Special Metrics in Geometry
Cuny City College, New York NY
Investigators
Abstract
Manifolds are spaces locally resemble Euclidean spaces, and are the main object of research in Geometry, with applications to all areas of mathematics and theoretical physics. The principal investigator's project is centered on one of the most classical problems in Geometry: determining which metric is the best for a given manifold. A metric is a mathematical way of measuring the distance and angles in a manifold. The project's research will require the use of different techniques from several areas of mathematics: differential, algebraic and symplectic geometry, analysis, dynamical systems, and topology.
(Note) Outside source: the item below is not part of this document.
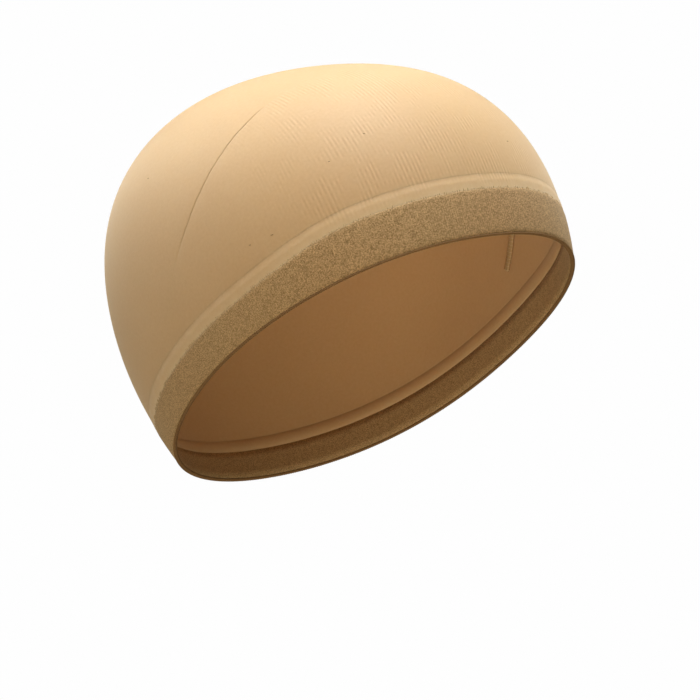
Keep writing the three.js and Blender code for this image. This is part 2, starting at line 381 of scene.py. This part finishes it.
def cloth_material(name, roughness, sheen, through):
    """A new material: its node tree and its shader, matt with a soft sheen, and letting a
    little light through."""
    material = bpy.data.materials.new(name)
    material.use_nodes = True
    tree = material.node_tree
    shader = tree.nodes["Principled BSDF"]
    shader.inputs["Roughness"].default_value = roughness
    shader.inputs["Specular IOR Level"].default_value = 0.3
    shader.inputs["IOR"].default_value = 1.53
    shader.inputs["Sheen Weight"].default_value = sheen
    shader.inputs["Sheen Roughness"].default_value = 0.5
    shader.inputs["Sheen Tint"].default_value = linear("#fbeed6")
    shader.inputs["Subsurface Weight"].default_value = through
    shader.inputs["Subsurface Radius"].default_value = (1.0, 0.85, 0.7)
    shader.inputs["Subsurface Scale"].default_value = 2.5 * METRES
    return material, tree, shader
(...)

The PI will take advantage of working at The City College of New York to reach underrepresented groups in the sciences, as this institution has an unusually high percentage of minority students. Dr. Santoro's plan of research breaks down into three main projects revolving around various notions of "special metrics" in differential geometry. The special metrics appearing in the first project, about aspects of the classification of ALE scalar-flat surfaces, can be seen as a generalization to gravitational instantons. The PI's second project is the study of a collapsed Dirichlet problem (at infinity) of complete constant mean curvature hypersurfaces in hyperbolic space. Yet another notion of special metrics are the Hermitian-Einstein metrics, a generalization of Kahler-Einstein metrics for vector bundles: in the third project, the PI proposes the development of new notions of stability in Yang-Mills theory for non-holomorphic vector bundles.